Lina Ben Mhenni : « Nous poursuivrons ton combat »
Plusieurs centaines de personnes ont convergé vers le cimetière du Djellaz, au sud de Tunis, pour un ultime adieu à Lina Ben Mhenni, qui a succombé à une longue maladie à l’âge de 36 ans. Compagnons de lutte, activistes, blogueurs, journalistes, militants et anonymes ont accompagné la dépouille au son des slogans révolutionnaires.
La blogueuse et activiste était devenue une des figures de la Révolution tunisienne, en relayant la contestation des régions marginalisées du pays dès les prémices du mouvement populaire qui allait emporter le régime de Zine El Abidine Ben Ali en janvier 2011. Malgré une santé fragile, elle avait continué à militer bien après la fin de la dictature, participant à tous les grands mouvements pour les droits humains, économiques et sociaux, et surtout contre l’impunité des anciens tortionnaires et responsables politiques corrompus. Lina avait même un temps été pressentie pour le prix Nobel de la paix en tant que figure du Printemps arabe.

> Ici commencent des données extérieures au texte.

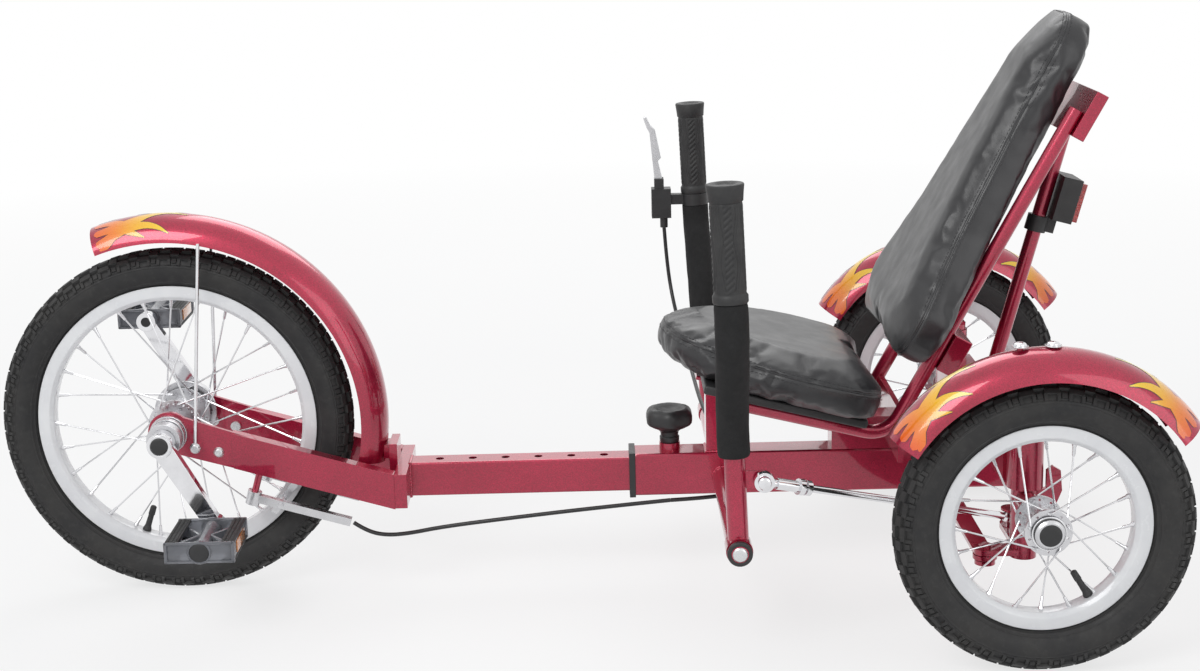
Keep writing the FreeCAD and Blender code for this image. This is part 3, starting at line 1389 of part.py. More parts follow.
lens = box("lens", strut_point(REFLECTOR_Z, lens_out, 3.0 - S.reflector_width / 2,
                               3.0 - half_reflector),
           (S.lens_depth, S.reflector_width - 6.0, S.reflector_height - 6.0),
           axis=(0, 1, 0), angle=STRUT_LEAN)
node(lens, "reflector_lens")


# Cushions: crowned lofts whose sections are insets of one outline

def seat_outline(item, inset, corner):
    """Rounded nose, sides that widen to the rear and round rear corners."""
    length, half = S.seat_length, S.seat_half_width
    nose = [(35.0 + 0.727 * inset, 0.586 * half - 0.686 * inset), (165.0, half - inset)]
    rear = length - inset
    right = nose + [(rear - corner, half - inset), (rear, half - inset - corner)]
    left = [(x, -y) for x, y in reversed(right)]
    outline(item, right + left,
            {0: -(201.0 - inset), 2: -corner, 4: -corner, 6: -(201.0 - inset),
             7: -(0.855 * half - inset)})


def back_outline(item, inset, corner):
    """Wide at the bottom, tapering in two slopes to a narrow round top."""
    length, half = S.back_length, S.back_half_width
    top_half = S.back_top_half_width - 6.0
    low, high = inset, length - inset
    right = [(low, half - inset - corner), (low + corner, half - inset),
             (60.0, half - inset), (160.0, 0.75 * half - inset),
             (length - 60.0, top_half - inset * 0.9),
             (high, top_half - 58.0 + (45.0 - inset) * 0.25)]
    left = [(x, -y) for x, y in reversed(right)]
    outline(item, right + left, {0: -corner, 4: -62.0, 6: -62.0, 10: -corner})


def cushion(name, draw, thick, crown, corner):
    """Stack the sections from the base plate up to the crown."""
    owner = body(name)
    levels = [(0.0, 5.0), (6.0, 1.0), (thick * 0.5, 0.0), (thick - 4.0, 1.0),
              (thick + crown * 0.25, 7.0), (thick + crown * 0.65, 20.0),
              (thick + crown, 45.0)]
    sections = []
    for height, inset in levels:
        section = sketch(owner, "XY_Plane", height)
        draw(section, inset, corner - inset * 0.6)
        sections.append(section)
    loft = owner.newObject("PartDesign::AdditiveLoft", name + "_loft")
    loft.Profile = sections[0]
    loft.Sections = [(item, [""]) for item in sections[1:]]
    loft.Ruled = True
    return owner


seat = cushion("seat_cushion", seat_outline, S.seat_thick, S.seat_crown, 40.0)
seat_at = seat_point(-S.seat_nose, 0.0, S.rail_radius + S.pan_thick + S.cushion_gap)
place(seat, *seat_at, axis=(0, 1, 0), angle=S.rail_slope)
node(seat, "seat_cushion")
back = cushion("back_cushion", back_outline, S.back_thick, S.back_crown, 45.0)
place(back, *back_point(S.back_start, 0.0, S.rail_radius + S.cushion_gap),
      axis=(0, -1, 0), angle=BACK_TURN)
node(back, "back_cushion")


# Rim brake: two arms that swing on the fork's posts

def brake_arm(label, side):
    pivot = brake_pivot(side)
    half = S.brake_arm_width / 2
    y_in, y_out = S.brake_arm_offset - half, S.brake_arm_offset + half
    start, thick = span(side, y_in, y_out)
    low = along(pivot, FORK_DOWN, 8.0)
    boss_item = doc.addObject("Part::Cylinder", label + "_brake_boss")
    bind(boss_item, "Radius", S.brake_post_radius + 4.0)
    bind(boss_item, "Height", 16.0)
    place(boss_item, *low, axis=(0, 1, 0), angle=S.fork_slope)
    corner = along(pivot, FORK_DOWN, half)
    bar = box(label + "_brake_bar", (corner[0], start, corner[2]),
              (S.brake_arm_length, thick, S.brake_arm_width), axis=(0, 1, 0), angle=S.fork_slope)
    px, pz = pivot[0] - FRONT_AXLE_X, pivot[2] - S.front_tyre_radius
    track = S.front_rim_radius - S.pad_drop
    nearest = px * FORK_BACK[0] + pz * FORK_BACK[2]
    reach = square_root(nearest * nearest + track * track - px * px - pz * pz) - nearest
    stud_at = along(pivot, FORK_BACK, reach)
    pad_in = S.rim_width / 2 + S.pad_gap
    start, length = span(side, pad_in + 5.0, y_out + 4.0)
    stud = rod(label + "_pad_stud", (stud_at[0], start, stud_at[2]), "Y", 3.0, length)
    start, length = span(side, pad_in, pad_in + 9.0)
    tilt = slope_of(stud_at[0] - FRONT_AXLE_X, S.front_tyre_radius - stud_at[2])
    tangent_way = (cosine(tilt), 0.0, sine(tilt))
    outward = (-sine(tilt), 0.0, cosine(tilt))
    corner = along(along(stud_at, tangent_way, -S.pad_length / 2), outward, -S.pad_height / 2)
    shoe = box(label + "_brake_pad", (corner[0], start, corner[2]),
               (S.pad_length, length, S.pad_height), axis=(0, -1, 0), angle=tilt)
    stock = fuse(label + "_brake_stock", [boss_item, bar, stud, shoe])
    bore = doc.addObject("Part::Cylinder", label + "_brake_bore")
    bind(bore, "Radius", S.brake_post_radius + S.running_gap)
    bind(bore, "Height", 20.0)
    place(bore, *along(pivot, FORK_DOWN, 10.0), axis=(0, 1, 0), angle=S.fork_slope)
    return node(cut(label + "_brake", stock, bore), label + "_brake_arm")


for label, side in SIDES:
    brake_arm(label, side)

# Brake lever on the right steering lever

LEVER_UP = (-sine(S.lever_lean), 0.0, cosine(S.lever_lean))
GRIP_Y = S.lever_offset + S.lever_splay
clamp_at = along((PIVOT_X, GRIP_Y, S.lever_pivot_height), LEVER_UP, S.clamp_start)
lever_clamp = doc.addObject("Part::Cylinder", "lever_clamp")
bind(lever_clamp, "Radius", S.grip_radius + 1.0)
bind(lever_clamp, "Height", S.clamp_length)
place(lever_clamp, *clamp_at, axis=(0, -1, 0), angle=S.lever_lean)
lever_clamp_bore = doc.addObject("Part::Cylinder", "lever_clamp_bore")
bind(lever_clamp_bore, "Radius", S.lever_tube_radius + 0.1)
bind(lever_clamp_bore, "Height", S.clamp_length + 40.0)
clamp_low = along((PIVOT_X, GRIP_Y, S.lever_pivot_height), LEVER_UP, S.clamp_start - 20.0)
place(lever_clamp_bore, *clamp_low, axis=(0, -1, 0), angle=S.lever_lean)
blade_x = clamp_at[0] - S.blade_reach
housing_low = clamp_at[2] - S.housing_drop
housing_top = housing_low + S.housing_height
blade_z = housing_top + S.blade_pivot_rise
mount = [lever_clamp,
         box("lever_neck", (blade_x + 12.0, GRIP_Y - 7.0, clamp_at[2] + 0.7),
             (S.blade_reach - 22.5, 14.0, S.clamp_length - 2.0)),
         box("lever_housing", (blade_x - 10.0, GRIP_Y - 11.0, housing_low),
             (25.0, 22.0, S.housing_height)),
         rod("cable_adjuster", (blade_x + 5.6, GRIP_Y - 3.0, housing_low - 13.0), "Z", 5.0, 14.0),
         rod("blade_pin", (blade_x, GRIP_Y - 9.0, blade_z), "Y", 2.5, 18.0)]
for number, edge in enumerate((-9.0, 5.8)):
    mount.append(box("blade_ear_%d" % number, (blade_x - 6.0, GRIP_Y + edge, housing_top - 1.0),
                     (12.0, 3.2, S.blade_pivot_rise + 6.0)))
node(cut("lever_mount", fuse("lever_mount_stock", mount), lever_clamp_bore), "brake_mount")

blade = body("brake_blade")
blade_face = sketch(blade, "XZ_Plane")
outline(blade_face, [(-5.0, -4.0), (3.0, -5.0), (5.0, 2.0), (-1.0, 28.0), (3.0, 32.0),
                     (-4.0, 68.0), (-10.0, 74.0), (-15.0, S.blade_length - 7.0),
                     (-19.0, S.blade_length - 8.0), (-15.0, 72.0), (-11.0, 64.0),
                     (-8.0, 32.0), (-7.0, 20.0)])
pad(blade, blade_face, 10.0, symmetric=True)
blade_bore = sketch(blade, "XZ_Plane")
circle(blade_bore, (0.0, 0.0), 2.5 + S.running_gap)
pocket(blade, blade_bore, 20.0, symmetric=True)
place(blade, blade_x, GRIP_Y, blade_z)
node(blade, "brake_blade")


# Brake cable: hand-chosen points from the lever to the rim brake

def cord(name, points, radius):
    """A round cord through points measured from the front axle."""
    spots = [Vec(float(FRONT_AXLE_X) + x, y, z) for x, y, z in points]
    curve = Part.BSplineCurve()
    curve.interpolate(spots)
    spine = Part.Wire([curve.toShape()])
    tangent_at = curve.tangent(curve.FirstParameter)[0]
    ring = Part.Wire([Part.makeCircle(float(radius), spots[0], tangent_at)])
    return spine.makePipeShell([ring], True, False)


REAR_CABLE = [(573.6, 332.0, 351.7), (576.0, 331.0, 310.0), (582.0, 325.0, 262.0),
              (592.0, 270.0, 222.0), (600.0, 180.0, 196.0), (606.0, 90.0, 180.0),
              (618.0, 38.0, 160.0), (640.0, 28.0, 141.0), (664.0, 26.5, 120.0),
              (670.0, 24.5, 101.0), (655.0, 8.0, 94.5), (612.0, -14.0, 95.0),
              (564.0, -20.0, 95.0)]
FRONT_CABLE = [(563.6, -20.0, 95.0), (482.0, -22.0, 89.0), (380.0, -22.0, 79.0),
               (300.0, -21.0, 70.0), (258.0, -26.0, 64.0), (232.0, -37.0, 67.0),
               (213.0, -44.5, 76.0), (200.2, -46.0, 86.0)]
node(shape_feature("rear_cable", cord("rear_cable", REAR_CABLE, S.cable_radius)),
     "brake_cable_rear")
node(shape_feature("front_cable", cord("front_cable", FRONT_CABLE, S.cable_radius)),
     "brake_cable_front")

# Recompute, check and export

doc.recompute()
problems = []
for item in doc.Objects:
    if "Invalid" in item.State or "Error" in item.State:
        problems.append("%s is in state %s" % (item.Name, item.State))
names = [item.Label for item in NODES]
if len(names) != len(set(names)):
    problems.append("two sub-parts share a name")
for item in NODES:
    if item.Shape.isNull() or not item.Shape.isValid():
        problems.append("%s has no valid shape" % item.Label)
if problems:
    raise RuntimeError("\n".join(problems))
os.makedirs("parts", exist_ok=True)
for item in NODES:
    item.Shape.exportStep("parts/%s.step" % item.Label)
    print("%-22s %9.0f mm3  %d solid(s)" % (item.Label, item.Shape.Volume,
                                            len(item.Shape.Solids)))
print("%d sub-parts" % len(NODES))
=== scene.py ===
import bmesh
import bpy
import json
import math
from mathutils import Matrix, Vector, noise

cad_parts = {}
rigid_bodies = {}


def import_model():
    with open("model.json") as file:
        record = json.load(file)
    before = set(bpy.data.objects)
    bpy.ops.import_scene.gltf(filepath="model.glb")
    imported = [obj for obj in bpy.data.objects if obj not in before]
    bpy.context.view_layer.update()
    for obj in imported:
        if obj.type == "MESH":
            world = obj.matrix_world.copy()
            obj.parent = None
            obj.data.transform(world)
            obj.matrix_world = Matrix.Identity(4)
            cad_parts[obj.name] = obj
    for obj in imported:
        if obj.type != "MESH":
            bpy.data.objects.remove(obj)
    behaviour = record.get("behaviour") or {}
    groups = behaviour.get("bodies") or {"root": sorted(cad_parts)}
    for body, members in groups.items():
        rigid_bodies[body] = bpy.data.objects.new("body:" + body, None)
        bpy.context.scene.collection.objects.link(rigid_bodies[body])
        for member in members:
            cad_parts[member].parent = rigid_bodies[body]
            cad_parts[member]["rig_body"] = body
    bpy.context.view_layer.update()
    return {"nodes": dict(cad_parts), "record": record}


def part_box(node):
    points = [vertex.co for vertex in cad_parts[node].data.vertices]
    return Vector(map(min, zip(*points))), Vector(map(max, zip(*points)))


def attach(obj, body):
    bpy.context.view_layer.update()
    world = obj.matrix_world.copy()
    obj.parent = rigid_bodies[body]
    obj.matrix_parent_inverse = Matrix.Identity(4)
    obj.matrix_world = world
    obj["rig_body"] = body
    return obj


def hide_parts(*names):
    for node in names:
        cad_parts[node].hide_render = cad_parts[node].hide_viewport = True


# Low rider tricycle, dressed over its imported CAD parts. Metres, +Z up.
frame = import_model()
NODES = frame["nodes"]

FRONT_AXLE = Vector((-0.44025, 0.0, 0.201))
REAR_X, REAR_Z, HALF_TRACK = 0.48875, 0.1525, 0.305
SIDES = (("left", -1.0), ("right", 1.0))


# Node trees

def add_node(tree, kind, **values):
    node = tree.nodes.new(kind)
    for name, value in values.items():
        if hasattr(node, name):
            setattr(node, name, value)
        else:
            node.inputs[name.replace("_", " ")].default_value = value
    return node


def noise_at(tree, place, scale, detail=3.0, roughness=0.55):
    node = add_node(tree, "ShaderNodeTexNoise")
    node.inputs["Scale"].default_value = scale
    node.inputs["Detail"].default_value = detail
    node.inputs["Roughness"].default_value = roughness
    tree.links.new(place, node.inputs["Vector"])
    return node.outputs["Fac"]


def cells_at(tree, place, scale, output="Distance", feature="F1"):
    node = add_node(tree, "ShaderNodeTexVoronoi", feature=feature)
    node.inputs["Scale"].default_value = scale
    tree.links.new(place, node.inputs["Vector"])
    return node.outputs[output]


def remap(tree, value, low, high, start=0.3, end=0.7):
    node = add_node(tree, "ShaderNodeMapRange")
    node.inputs["From Min"].default_value = start
    node.inputs["From Max"].default_value = end
    node.inputs["To Min"].default_value = low
    node.inputs["To Max"].default_value = high
    tree.links.new(value, node.inputs["Value"])
    return node.outputs["Result"]


def math_at(tree, operation, first, second=None):
    node = add_node(tree, "ShaderNodeMath", operation=operation)
    for number, value in enumerate((first, second)):
        if value is None:
            continue
        if isinstance(value, (int, float)):
            node.inputs[number].default_value = value
        else:
            tree.links.new(value, node.inputs[number])
    return node.outputs[0]


def mix_colours(tree, factor, first, second, blend="MIX"):
    node = add_node(tree, "ShaderNodeMix", data_type="RGBA", blend_type=blend)
    for name, value in ((0, factor), (6, first), (7, second)):
        if isinstance(value, (tuple, list)):
            node.inputs[name].default_value = (*value, 1.0)
        elif isinstance(value, (int, float)):
            node.inputs[name].default_value = value
        else:
            tree.links.new(value, node.inputs[name])
    return node.outputs[2]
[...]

Bravant l’interdit tacite en islam, les femmes étaient nombreuses à assister aux funérailles de l’une des icônes de la révolution ; certaines portant même le cercueil en scandant « Lina, repose-toi ; nous poursuivons ton combat ».
La longue procession entre la mosquée et la tombe s’est faite sous les applaudissements de la foule et les slogans révolutionnaires à peine entrecoupés par hymne national, qui avait déjà remplacé les traditionnelles incantations religieuses. Juste derrière le cercueil, son père Sadok Ben Mhenni accuse le coup. L’ancien prisonnier politique marche avec peine et en silence malgré les nombreuses marques d’affection.
Panthéon révolutionnaire
Fait rare, les oraisons funèbres ont également été prononcées par des femmes et ont salué « une âme libre et patriote ». Yosra Frawes, présidente de l’Association tunisienne des femmes démocrates a ainsi égrené les nombreux combats auxquels avait pris part la jeune militante et les slogans qui ont marqué la période révolutionnaire et postrévolutionnaire : « Travail, liberté et dignité », « je ne pardonne pas », « moi aussi, j’ai brûlé un commissariat », ou encore « nous n’oublions pas », en référence aux exactions de l’ancien régime que l’ancien président Béji Caid Essebsi avait été accusé de vouloir blanchir.
Dans l’audience, on compare déjà Lina avec les autres grandes figures tunisiennes récemment décédées, la faisant ainsi entrer dans une sorte de panthéon révolutionnaire : les leaders de la gauche Chokri Belaid et Mohamed Brahmi, assassinés en 2013, la journaliste et syndicaliste Nejiba Hamrouni, le poète engagé Sghaier Ouled Ahmed, la militante et femme politique Maya Jeribi ou encore le journaliste Sofiene Chourabi, disparu dans des circonstances mystérieuses en Libye depuis 2014.